The Bill will mean that almost boundary of every constituency in the United Kingdom will be withdrawn, and is a triumph of arithmetic over accountable democracy. Those who say that the only way to have a proper and fair electoral system is to have equal-sized constituencies are missing the point. Why is that the only argument? There are all sorts of others. We will go into the issues relating to Wales later, but the Government have already accepted that there should be exceptions to that with Orkney and Shetland and the Western Isles. I will make a case later on—I do not know at what hour—about consideration for Wales.
The fundamental point that has been missed but that is coming out from a number of speakers in this debate is that, because of a lack of pre-legislative scrutiny, no proper account has been taken of the workload of Members of Parliament. I am not against reducing the number of Members of Parliament if that is appropriate. That is proper and fair. It is right that we should take stock and judge from time to time whether the numbers are right. Without any proper consultation and discussion, the figure of 600 is flawed—we have no scientific basis or proper research to show how it has been arrived at. That is a folly and a great disrespect to our democracy.

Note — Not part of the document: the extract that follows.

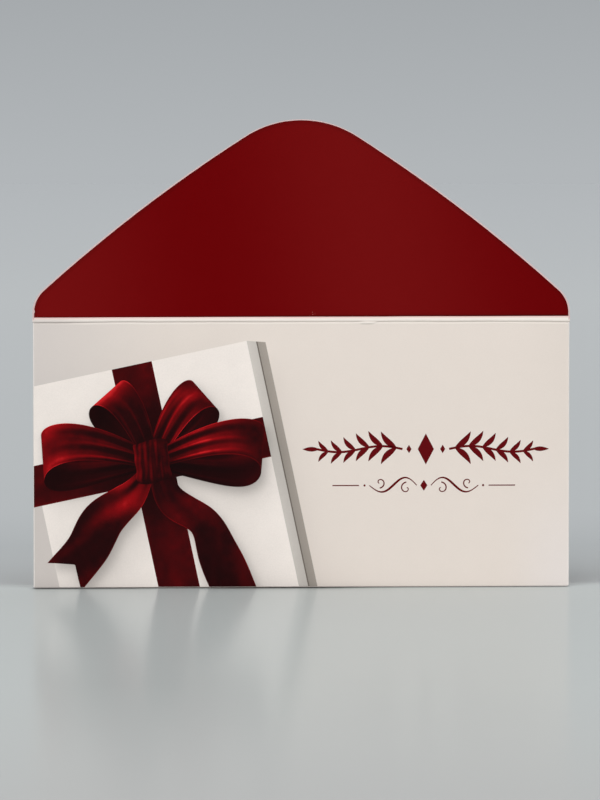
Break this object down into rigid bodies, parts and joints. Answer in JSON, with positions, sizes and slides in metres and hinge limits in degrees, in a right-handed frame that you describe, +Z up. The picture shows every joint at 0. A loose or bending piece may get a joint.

I can only echo the point made by my noble friend Lord Boateng when he spoke last week very powerfully about what we would say if one of the countries of the British Commonwealth had a newly elected Government that used their power in that country’s Parliament to reduce the number of seats in that Parliament and thereby harm that nation’s democracy. We would have plenty to say, and rightly so.
I want to contribute only very briefly. I echo what my noble friend Lord Baker said earlier about the experience that some of us had some years ago. I do not go back as far as he does in parliamentary experience, but when I was elected in 1974 there was very limited support for the Back-Bench Member. I remember that well.
What has been interesting about this debate is that a number of colleagues—from both sides of the House, as it happens—have contributed on the basis of their experience of the other place. With the exception, I think, of the noble and learned Lord, Lord Falconer, every one of the speakers has spoken with that experience and authority.